Update Friday 13th July: BBC is down again, just before 9am. The 410 Gone page is from the “Text only” link at the top of the page.

Cannot submit HTML form in mobile browser (Nokia/S40 “Response unknown”)

June 19th, 2012

A quick note, because this stole several hours of my life. I knocked up a little web application with a trivial web form which was CSS, cookie and javascript-free in the expectation that it would work even on elderly mobile phones, so long as they had a browser. It was properly “Web1.0” and worked a treat in my usual selection of browsers. Validator.w3.org said it was valid HTML. The page is a form with one or two (visible inputs) with hidden inputs set by the server-side code to maintain some state across several requests.

I copied the application up to a public host, ran it there and opened it up with my trusty Nokia 6500 Classic. It showed the first page in the series of 4, but then the submit input button – which should have submitted the form by post – didn’t work. The browser popped up an alert saying “Response unknown” (on the Nokia, the other phones I tried just ignored me). There were plenty of pages to read which seemed similar, but none which helped me find the answer. I ended up copy-pasting the dynamically generated page source into a file on my host and repeatedly edited and reloaded it on my phone until I found the problem.

It was my fault: I’m too used to modern browsers ‘helping’ me by guessing what I intended to happen when I wrote my bad page source.
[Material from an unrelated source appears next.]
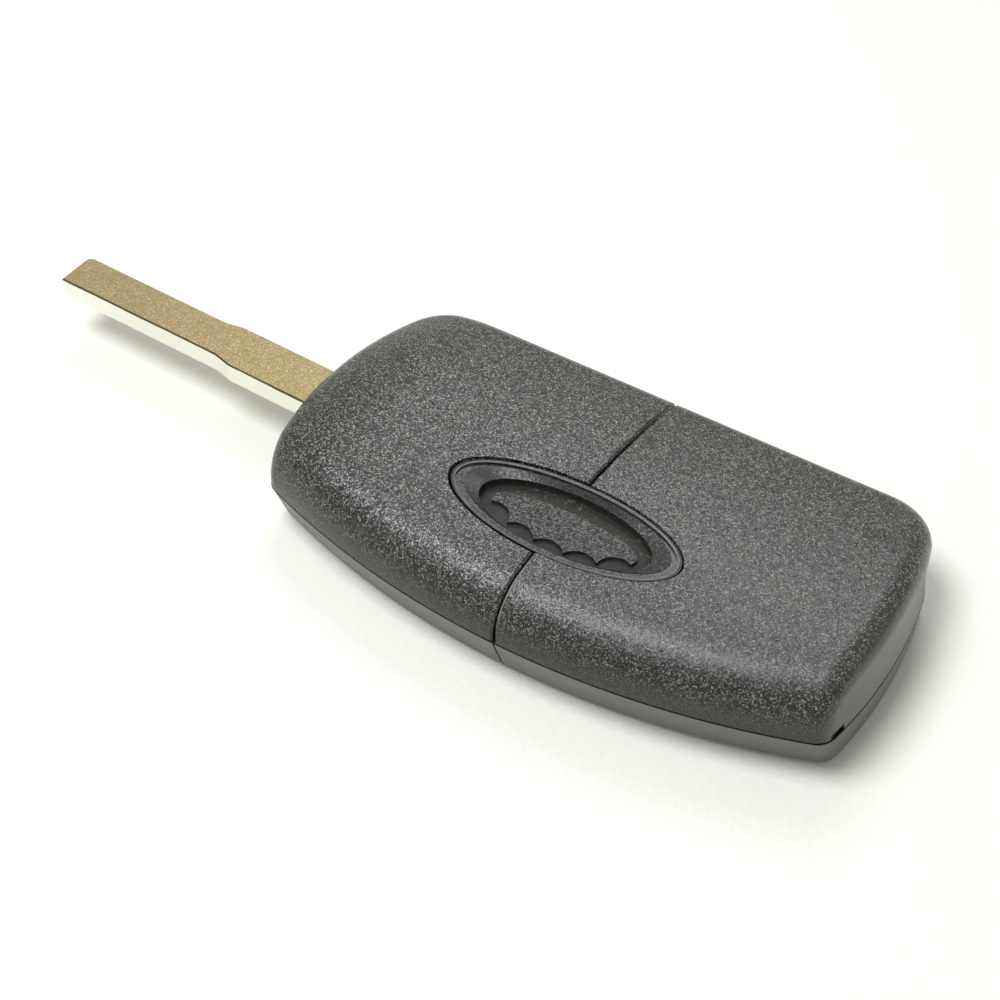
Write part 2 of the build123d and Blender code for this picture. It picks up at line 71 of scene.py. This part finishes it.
# Materials
class Wire:
    # one socket of a material's tree: arithmetic on it adds Math nodes
    def __init__(self, tree, socket=None):
        self.tree = tree
        self.socket = socket

    # any other node: its type, its settings, then the values or wires of its sockets
    def node(self, kind, settings=None, sockets=None, output=0):
        made = self.tree.nodes.new(kind)
        for name, value in (settings or {}).items():
            setattr(made, name, value)
        for key, value in (sockets or {}).items():
            if isinstance(value, Wire):
                self.tree.links.new(value.socket, made.inputs[key])
            else:
                made.inputs[key].default_value = value
        return Wire(self.tree, made.outputs[output])

    def math(self, operation, first, second=0.0):
        return self.node("ShaderNodeMath", {"operation": operation}, {0: first, 1: second})

    def __add__(self, other):
        return self.math("ADD", self, other)

    __radd__ = __add__

    def __sub__(self, other):
        return self.math("SUBTRACT", self, other)

    def __rsub__(self, other):
        return self.math("SUBTRACT", other, self)

    def __mul__(self, other):
        return self.math("MULTIPLY", self, other)

    __rmul__ = __mul__

    def __pow__(self, other):
        return self.math("POWER", self, other)

    def size(self):
        return self.math("ABSOLUTE", self)

    # a value from 0 to 1 made to run from low to high
    def between(self, low, high):
        return self * (high - low) + low

    # straight ramp from 0 at low to 1 at high, held at both ends
    def ramp(self, low, high):
        sockets = {0: self, 1: low, 2: high, 3: 0.0, 4: 1.0}
        return self.node("ShaderNodeMapRange", {"clamp": True}, sockets)

    # the same between two places in millimetres
    def span(self, ends):
        return self.ramp(ends[0] * mm, ends[1] * mm)

    # the second colour where this value is 1
    def mix(self, first, second):
        sockets = {0: self, 6: first, 7: second}
        return self.node("ShaderNodeMix", {"data_type": "RGBA"}, sockets, output=2)

    def vector(self, operation, first, second, output="Vector"):
        return self.node("ShaderNodeVectorMath", {"operation": operation}, {0: first, 1: second}, output)

    def axis(self, name):
        return self.node("ShaderNodeSeparateXYZ", {}, {0: self}, output=name)

    # soft noise whose coarsest waves are this many millimetres wide
    def noise(self, width, detail=3.0, rough=0.6):
        sockets = {"Vector": self, "Scale": 1 / width / mm, "Detail": detail, "Roughness": rough}
        return self.node("ShaderNodeTexNoise", {}, sockets)

    # cells of a mean width: a chance value for each cell, and the height of flat facets
    # that tilt each their own way, at most by the given slope
    def cells(self, width, slope):
        sockets = {"Vector": self, "Scale": 1 / (width * mm)}
        colour = self.node("ShaderNodeTexVoronoi", {"feature": "F1"}, sockets, output="Color")
        centre = Wire(self.tree, colour.socket.node.outputs["Position"])
        offset = self.vector("SUBTRACT", self, centre)
        tilt = self.vector("SUBTRACT", colour, (0.5, 0.5, 0.5))
        facets = self.vector("DOT_PRODUCT", offset, tilt, output="Value") * (2 * slope / mm)
        return colour.axis("X"), facets


def newMaterial(name, constants):
    material = bpy.data.materials.new(name)
    material.use_nodes = True
    shader = material.node_tree.nodes["Principled BSDF"]
    for key, value in constants.items():
        shader.inputs[key].default_value = value
    wire = Wire(material.node_tree)
    place = wire.node("ShaderNodeTexCoord", output="Object")
    return material, wire, place


def drive(wire, **sockets):
    # links wires to the shader's sockets, whose names have underscores for spaces here
    shader = wire.tree.nodes["Principled BSDF"]
    for name, value in sockets.items():
        wire.tree.links.new(value.socket, shader.inputs[name.replace("_", " ")])


def bump(wire, height, depth=1.0):
    # depth is how many millimetres a height of 1 stands for
    return wire.node("ShaderNodeBump", {}, {"Height": height, "Distance": depth * mm, "Strength": 1.0})


def grey(value, warm=0.0):
    return (value * (1 + warm), value, value * (1 - warm), 1)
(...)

I had acquired a religious belief that the form element didn’t need an action attribute and omitting it would cause the form to be submitted to the URL from which it was requested. The old phones I tried (the Nokia and a throwing Samsung) would not submit a form without an action attribute. Their browsers were presumably designed in line with the HTML4 spec, which says that action is a REQUIRED attribute. HTML5 doesn’t say whether the action attribute is required or not, saying instead

The action and formaction content attributes, if specified, must have a value

(and then a couple of lines later, they emphasise the wrong word, “it” instead of “if”, just to test if you’re reading carefully)

The fix was straightforward: I just copied the request-URI into an action attribute for the form element and the pages now work a treat on the two old phones I have here. I hope that’s useful to you if you’re developing apps for yesterday’s User-Agents!

Tavistock playgrounds

June 17th, 2012

Was struggling to find playgrounds around Tavistock, so started a little project here:

Tavistock playgrounds

With some pins in a Google Map:


View Tavistock playgrounds in a larger map

We’re often the only ones in the playgrounds we visit, which is a bit odd. It hasn’t been the best of weather recently, so I hope we’ll have company when the sun comes out!

Alan Turing (UK’s Gay Dad of Computing) 100th birthday

May 9th, 2012
Alan Turing

Alan Turing

I wouldn’t have the career I love without Alan Turing; you wouldn’t have the Internet, and perhaps we wouldn’t now enjoy a comparatively free Europe. The UK chemically castrated Turing because he was gay. We drove him to commit suicide*. Gordon Brown said “sorry!” There was a (possibly poorly advised) petition to have him posthumously pardoned, and of tens of millions of Internet-and-computing-gadget enjoying Britons, only 23 thousand of us signed.

Alan Turing (had we not driven him to death) may have lived to have received a telegram from the Queen this year. It’s the Queen’s 60th Anniversary and nearly 60 years since Alan Turing died “on her watch”. Alan Turing’s treatment – the same treatment dished out to many of his contemporaries whose lives were no different to those of many decent people today – was barbaric. We owe him so much more than “sorry”.

I’d like to read next month that he was sent his anniversary message. He lives on through his contributions to us all and deserves a very happy 100th birthday.

* Jack Copeland says – quite reasonably – that the coroner’s suicide verdict is not strongly supported by evidence and that Turing’s death may have been simply an accident. That wouldn’t absolve the UK of our barbaric treatment of him.